The world of chess engines is the world of search algorithms. I've read that exploring a search tree is inherently serial, and while there have been large performance increases over the years (Houdini and other top engines are 3000+ ELO), it seems they have not substantially outstripped the single-threaded performance of modern CPUs.

There is a chess programming wiki[0] (which was possibly referred to in the article) which gives some examples of parallel search algorithms. There is also a chess engine written in openCL which is not terribly strong as yet. Those of you with greater knowledge of algorithms may find these problems interesting; if I had a dedicated GPU to hand I'd probably be hacking on it.

[0]http://chessprogramming.wikispaces.com/Parallel+Search [1]http://zeta-chess.blogspot.com/


This is indeed very revealing on the interesting qualities/properties of the engine => "...and so I was watching how this game developed – Houdini sacrificed a pawn, two pawn, three pawns in a queen-less middle game, to end up winning the game in convincing fashion. During the game I wasn't sure at all that what we were seeing was a brilliant game – and not some obscure bugs I’d left in the engine… I don’t think any other engine could have played this game the way Houdini did..."
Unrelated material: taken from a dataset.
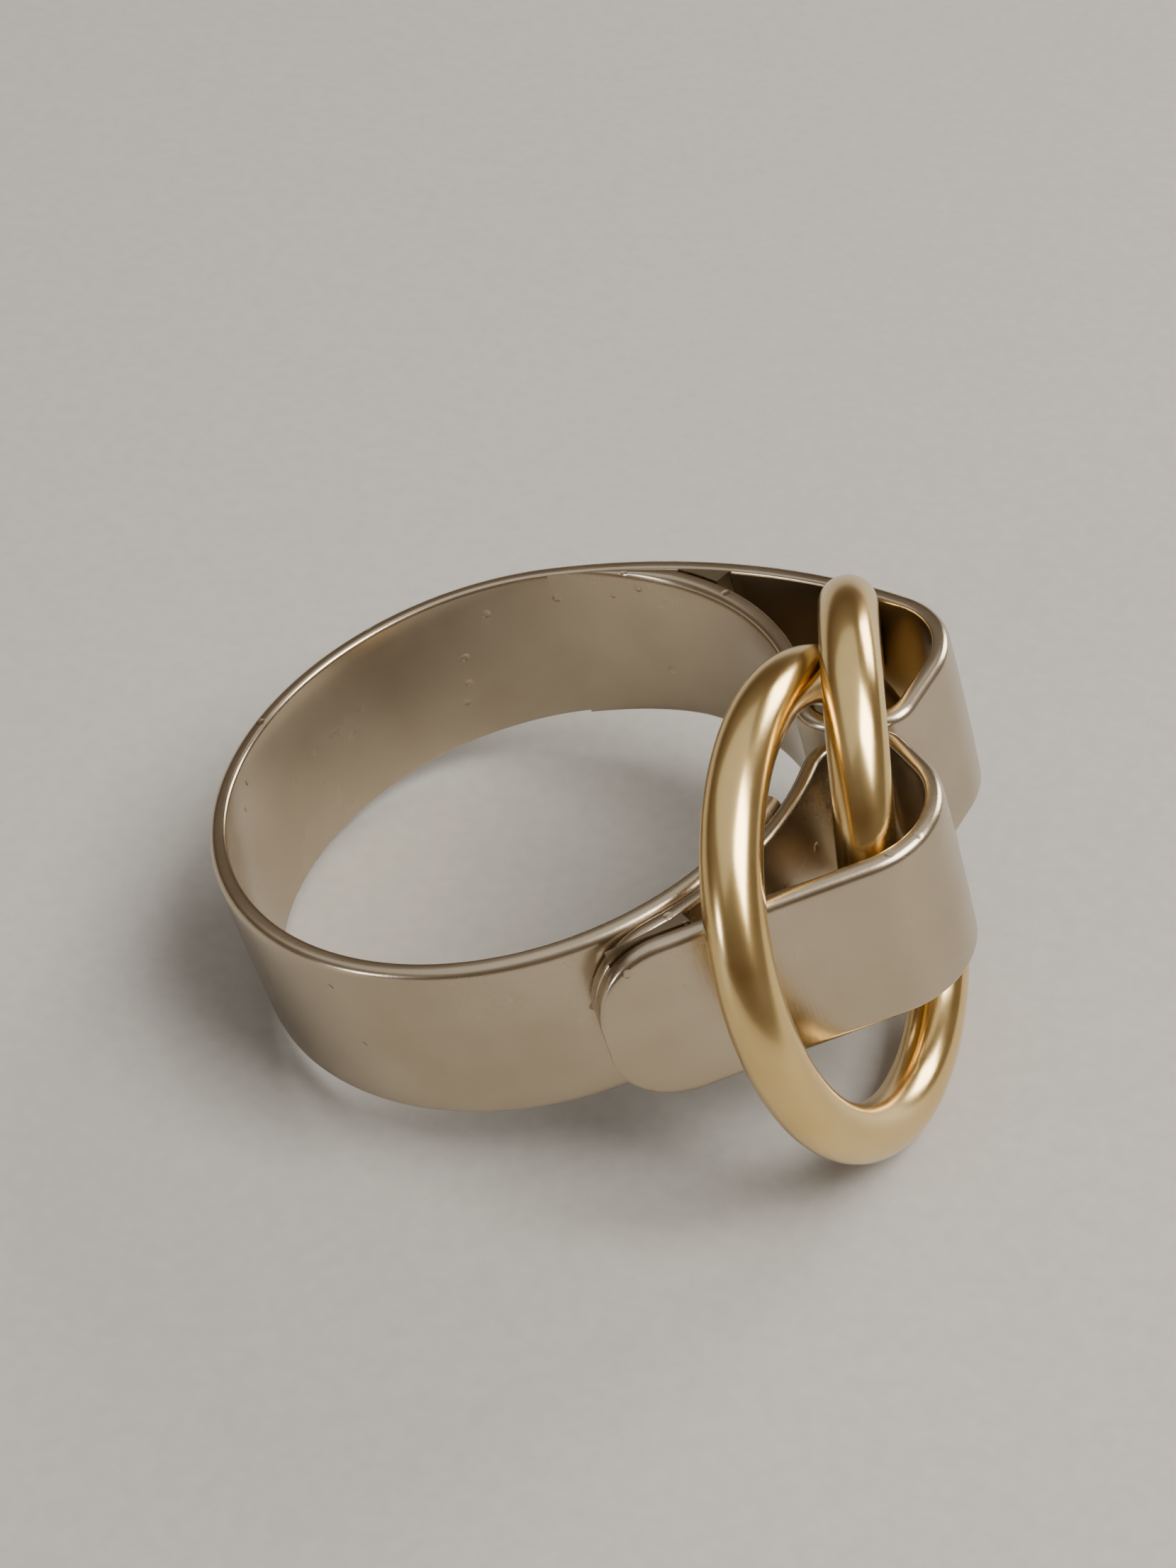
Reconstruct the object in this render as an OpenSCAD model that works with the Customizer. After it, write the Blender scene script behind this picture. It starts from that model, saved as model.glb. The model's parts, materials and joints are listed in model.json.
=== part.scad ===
// Silver finger ring with a looped head, tied together by two loose gold hoops.
// The bore runs along Z and the head points along +X. The origin is the centre of the bore.
// The near side is -Y and the far side is +Y. Each loop is a bent strip whose hole is called its eye.

/* [Band] */
// Inside diameter of the finger bore
bore_d = 17; // [16:0.1:19]
// Wall thickness of the band and of both loops
wall = 0.6; // [0.5:0.05:0.7]
// Width of the band and of both loops along Z
band_w = 5.6; // [4.8:0.1:5.8]
// Angle from the head to the near end of the band
near_end_angle = 18; // [15:1:24]

/* [Loops] */
// Radius of the round front of each eye
eye_r = 2.35; // [2.2:0.05:2.45]
// Distance of the near eye centre in front of the band's outer face
near_eye_reach = 1.27; // [1.1:0.05:1.35]
// Distance of the far eye centre in front of the band's outer face
far_eye_reach = 0.82; // [0.75:0.05:1]
// Sideways distance of the eye centres from the head axis
eye_offset = 3.35; // [3.25:0.05:3.45]
// Inside radius of the bends at the foot of the valley
foot_bend_r = 1; // [0.8:0.1:1.2]
// Inside radius of the bends where the loops part in front of the valley
mouth_bend_r = 0.6; // [0.5:0.1:0.8]
// Distance from the band's outer face to the point where the loops part
valley_depth = 1.9; // [1.8:0.05:2]
// Angle at which the near loop's tab ends
tab_angle = 66.5; // [66.3:0.1:70]

/* [Solder] */
// Thickness of the solder seam between the two loops
seam = 0.1; // [0.05:0.01:0.15]
// Angle at which the far loop leaves the band
far_leave_angle = 92; // [90:1:94]
// Angle at which the solder between the far strap and its liner stops
far_fill_angle = 54; // [50:1:58]
// Angle at which the solder under the near strap stops
near_fill_angle = 48; // [46:1:52]

/* [Hoops] */
// Wire diameter of both hoops
wire_d = 1.72; // [1.6:0.02:1.74]
// Radius of the near hoop to the middle of its wire
near_hoop_r = 6.48; // [6.46:0.01:6.5]
// Radius of the far hoop to the middle of its wire
far_hoop_r = 5.0; // [4.98:0.01:5.02]

/* [Hidden] */
$fn = 360;

bore_r = bore_d / 2;
band_r = bore_r + wall;
layer_r = band_r + wall;
seam_y = seam / 2;
fuse = 0.01;
// Depth by which the near strap's tab sinks into the strip below it
tab_lap = 0.02;
// Length of a wedge
reach = 60;
// Angle by which the solder stops short of the place where the near strap leaves
solder_stop = 3;

// Places of the hoops: the middle, the turn of the hoop's axis about Z and the outward lean of its top
near_hoop_at = [9.79, -3.51, -0.68];
near_hoop_turn = -8.3;
near_hoop_lean = -10.8;
far_hoop_at = [10.23, 0.34, 0.56];
far_hoop_turn = 8.9;
far_hoop_lean = 6.8;

SILVER = [0.80, 0.76, 0.70];
SOLDER = [0.70, 0.66, 0.60];
GOLD = [0.86, 0.70, 0.38];

function polar(r, a) = [r * cos(a), r * sin(a)];

function azimuth(p) = atan2(p[1], p[0]);

// Angle of the normal of the line that touches circle a and circle b on the side given by sign
function touch_angle(ca, ra, cb, rb, sign) = azimuth(cb - ca) + sign * acos((ra - rb) / norm(cb - ca));

// Radius of the bow that leaves circle r0 about the origin at angle a and runs into circle r1 about c
function bow_radius(r0, a, c, r1) =
    let (q = c * polar(1, a))
    (r1 * r1 - r0 * r0 - c * c + 2 * r0 * q) / (2 * (q - r0 + r1));

// Centre of the foot bend: it touches the circle of radius r from outside and the head axis strip
function foot_centre(r, t) =
    let (b = foot_bend_r + t / 2, y = seam_y + t / 2 + b)
    [sqrt(pow(r + b, 2) - y * y), y];

// Centre of the mouth bend
function mouth_centre(t) = [band_r + valley_depth, seam_y + t + mouth_bend_r];

// Wedge between two angles about the origin, longer than anything that it cuts
module wedge(a0, a1) {
    steps = ceil((a1 - a0) / 30);
    polygon([[0, 0], for (i = [0:steps]) polar(reach, a0 + (a1 - a0) * i / steps)]);
}

// Strip of thickness t whose middle follows an arc
module arc_strip(c, r, t, a0, a1) {
    translate(c)
    intersection() {
        difference() {
            circle(r + t / 2);
            circle(r - t / 2);
        }
        wedge(a0, a1);
    }
}

// Strip of thickness t whose middle runs straight from p to q, a little longer so that it fuses
module straight_strip(p, q, t) {
    translate(p)
    rotate(azimuth(q - p))
    translate([-fuse, -t / 2])
    square([norm(q - p) + 2 * fuse, t]);
}

// Foot bend, wall beside the valley, mouth bend and front of a loop, on the +Y side.
// base_r is the middle radius of the strip where it lies along the band, last_angle ends the round front.
module loop_front(base_r, t, eye, last_angle) {
    foot = foot_centre(base_r, t);
    mouth = mouth_centre(t);
    mouth_r = mouth_bend_r + t / 2;
    eye_mid_r = eye_r + t / 2;
    open_angle = touch_angle(mouth, mouth_r, eye, eye_mid_r, -1);
    arc_strip(foot, foot_bend_r + t / 2, t, azimuth(foot) - 180, -90);
    straight_strip([foot[0], seam_y + t / 2], [mouth[0], seam_y + t / 2], t);
    arc_strip(mouth, mouth_r, t, -90, open_angle);
    straight_strip(mouth + polar(mouth_r, open_angle), eye + polar(eye_mid_r, open_angle), t);
    arc_strip(eye, eye_mid_r, t, open_angle, last_angle);
}

// Flat shape made into a strip as wide as the band
module flat() {
    translate([0, 0, -band_w / 2])
    linear_extrude(band_w)
    children();
}

// C-shaped band, from the root of the far strap round the back to its near end
module band() {
    color(SILVER)
    flat()
    arc_strip([0, 0], bore_r + wall / 2, wall, far_leave_angle, 360 - near_end_angle);
}

near_eye = [band_r + near_eye_reach, eye_offset];
near_strap_r = layer_r + wall / 2 - tab_lap;
near_leave = touch_angle([0, 0], near_strap_r, near_eye, eye_r + wall / 2, 1);

module near_loop_outline() {
    base_r = band_r + wall / 2;
    arc_strip([0, 0], base_r, wall, azimuth(foot_centre(base_r, wall)), tab_angle);
    loop_front(base_r, wall, near_eye, near_leave);
    straight_strip(near_eye + polar(eye_r + wall / 2, near_leave), polar(near_strap_r, near_leave), wall);
    arc_strip([0, 0], near_strap_r, wall, near_leave, tab_angle);
}

// Near loop: a strip that lies on the band, turns out at the valley, curls round the near eye
// and comes back as a strap whose tab is soldered on top of its own start
module near_loop() {
    color(SILVER)
    mirror([0, 1, 0])
    flat()
    near_loop_outline();
}

far_eye = [band_r + far_eye_reach, eye_offset];
far_strap_r = band_r - wall / 2;
far_bow_r = bow_radius(far_strap_r, far_leave_angle, far_eye, eye_r + wall / 2);
far_bow_centre = polar(far_strap_r - far_bow_r, far_leave_angle);
far_bow_start = azimuth(far_eye - far_bow_centre);

// Inner strip of the far loop, which lines the bore and thins out where the strap leaves the band
module far_liner() {
    start = azimuth(foot_centre(bore_r + wall / 2, wall));
    intersection() {
        arc_strip([0, 0], bore_r + wall / 2, wall, start, far_leave_angle);
        translate(far_bow_centre)
        circle(far_bow_r - wall / 2);
    }
}

// Far loop: the strap leaves the band, curls round the far eye, comes back along the valley
// and turns in to line the bore
module far_loop() {
    color(SILVER)
    flat() {
        far_liner();
        loop_front(bore_r + wall / 2, wall, far_eye, far_bow_start);
        arc_strip(far_bow_centre, far_bow_r, wall, far_bow_start, far_leave_angle);
    }
}

// Solder that joins the walls of the two loops back to back
module valley_seam() {
    start = foot_centre(band_r + wall / 2, wall)[0];
    color(SOLDER)
    flat()
    translate([start, -seam_y])
    square([mouth_centre(wall)[0] - start, seam]);
}

// Solder under the near strap, between the strap and the strip that lies on the band
module near_solder() {
    color(SOLDER)
    mirror([0, 1, 0])
    flat()
    difference() {
        intersection() {
            wedge(near_fill_angle, near_leave - solder_stop);
            rotate(near_leave)
            translate([0, -band_r])
            square([layer_r - tab_lap, 2 * band_r]);
        }
        circle(layer_r);
    }
}

// Solder between the far strap and the liner, visible as a solid wedge at the edge of the band
module far_solder() {
    color(SOLDER)
    flat()
    difference() {
        intersection() {
            wedge(far_fill_angle, far_leave_angle);
            translate(far_bow_centre)
            circle(far_bow_r - wall / 2);
        }
        circle(band_r);
    }
}

// Wire hoop of radius r whose middle is at, which stands on edge with its axis turned by turn about Z
// and then leans out by lean at its top
module hoop(at, r, turn, lean) {
    translate(at)
    rotate([0, 90 + lean, turn])
    rotate_extrude()
    translate([r, 0])
    circle(d = wire_d, $fn = 64);
}

// Hoop round the near strap and the valley, through the far eye
module near_hoop() {
    color(GOLD)
    hoop(near_hoop_at, near_hoop_r, near_hoop_turn, near_hoop_lean);
}

// Hoop through both eyes, round the valley
module far_hoop() {
    color(GOLD)
    hoop(far_hoop_at, far_hoop_r, far_hoop_turn, far_hoop_lean);
}

band();
near_loop();
far_loop();
valley_seam();
near_solder();
far_solder();
near_hoop();
far_hoop();
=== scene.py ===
"""Finger ring with a looped head and two loose gold hoops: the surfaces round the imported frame."""

import json
import logging
import math
from dataclasses import dataclass, field
from enum import Enum

import bmesh
import bpy
from mathutils import Matrix, Vector

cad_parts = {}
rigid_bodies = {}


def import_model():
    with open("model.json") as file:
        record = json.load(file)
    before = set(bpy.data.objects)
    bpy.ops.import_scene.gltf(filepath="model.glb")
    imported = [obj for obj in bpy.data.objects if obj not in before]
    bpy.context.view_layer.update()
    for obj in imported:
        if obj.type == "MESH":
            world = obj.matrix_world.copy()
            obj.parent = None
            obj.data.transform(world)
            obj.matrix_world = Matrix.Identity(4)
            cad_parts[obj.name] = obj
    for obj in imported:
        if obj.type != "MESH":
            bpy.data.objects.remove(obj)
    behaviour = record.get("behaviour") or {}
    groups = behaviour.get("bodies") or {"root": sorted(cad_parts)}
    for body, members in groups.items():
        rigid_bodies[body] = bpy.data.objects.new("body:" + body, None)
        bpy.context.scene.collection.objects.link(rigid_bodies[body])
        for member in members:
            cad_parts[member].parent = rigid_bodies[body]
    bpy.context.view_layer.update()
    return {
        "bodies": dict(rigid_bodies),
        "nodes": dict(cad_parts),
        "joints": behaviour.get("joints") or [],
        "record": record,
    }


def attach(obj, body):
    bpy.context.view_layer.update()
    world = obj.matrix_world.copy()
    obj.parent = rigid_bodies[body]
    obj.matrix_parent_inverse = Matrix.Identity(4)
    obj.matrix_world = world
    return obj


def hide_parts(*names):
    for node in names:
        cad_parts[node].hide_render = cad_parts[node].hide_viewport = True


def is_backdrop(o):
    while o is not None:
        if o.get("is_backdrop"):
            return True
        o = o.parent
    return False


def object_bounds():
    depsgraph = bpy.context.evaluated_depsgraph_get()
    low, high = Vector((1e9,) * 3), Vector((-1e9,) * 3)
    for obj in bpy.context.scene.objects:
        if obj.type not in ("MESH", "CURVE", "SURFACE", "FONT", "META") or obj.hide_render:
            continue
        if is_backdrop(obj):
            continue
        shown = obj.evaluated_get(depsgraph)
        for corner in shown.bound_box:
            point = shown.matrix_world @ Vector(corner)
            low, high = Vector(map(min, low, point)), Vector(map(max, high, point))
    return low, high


MM = 0.001
# Thickness of the rounded ends of the near loop's strip over the strip's own
END_ROUNDING = 0.55
# Thickness that is left where the far loop's liner thins out, over the strip's own
FEATHER_REST = 0.02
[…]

> During the game I wasn't sure at all that what we were seeing was a brilliant game – and not some obscure bugs I’d left in the engine

That reminds me of an interview I read many years ago with an author of one of the then leading chess engines. They were doing some last minute fiddling before a tournament, and they accidentally introduced a bug that effectively reversed the goal of the game. Their engine wanted to lose.

At first, you would think that this would readily become obvious. You might expect that once it got past the opening book, where it plays by rote, it would start leaving pieces undefended, not capturing enemy pieces that are open.

That is not what happened. Actually, it played well for most of the middle game. The reason is simple--when it evaluated the board in order to formulate a plan to lose, IT ASSUMED THE OPPONENT WAS ALSO TRYING TO LOSE!

To win a game of chess where the goal of both players is to lose, what you are going to have to aim for is a position where you have such a strong position that you can force the opponent into a situation where you can check him, and to get out of check he is forced to checkmate you. In short, you have to completely dominate the opponent in order to ensure you will lose--and this means you have to play a really really good middle game.


Interesting anecdote, but my guess is that your last sentence is an incorrect assessment of what was going on. Chess engines almost all perform a min/max search on the game tree to bounded depth with static evaluation used to evaluate the leaves of the search. My guess is that what was going on is that the really bad moves weren't noticed to be really bad because it assumed the opponent wasn't going to capitalize on the mistake. It seems implausible to me that the engine was somehow able to look ahead to the end game and figure out that the only way to win at misere chess is to be winning going in to the end game.


In my scholastic chess days I used to play a lot of suicide chess between rounds. What continually amazed me is how very few players could grasp the basics of how to play suicide. The nature of suicide chess strategy was too conter-intuitive I guess. I'd be capturing be after piece after piece and they'd get their hopes up only to have them crushed near the end when my superior force proved decisive. To lose at chess, one must first win.


I don't know about the internals of the chess engine you are talking about but it would be interesting to read about it.

Basically most engines are minimax (or proof-number search) and alpha-beta pruning based. I guess that in the game you describe the algorithms are the same but it choses the worst scores instead of the best ones. It's commonly called "suicide chess" and when two suicide-chess AI confronts, there are always strange results.


That's funny, I thought it was well understood that Houdart didn't write 99% of Houdini, but it's an improved version of the public domain Ippolit/Robbolito sources, the latter being GPL.

It's a bit like calling Alan Cox "author of the widely used Linux operating system".


There seems to be quite a lot of controversy over the lineage of quite a few of the top chess engines, from what I recall reading. I can't find the article I'm remembering this from right now, but I think it was focused on [a] decision to disqualify Rybka from some rankings.

Ippolit stands accused of using decompiled parts of Rybka, Rybka itself may[2] be using bits of Fruit, and possibly others.

I don't know enough to comment about the strength of the various allegations, but there are definitely conflicts over the exact authorship/heritage of a lot of the top performers.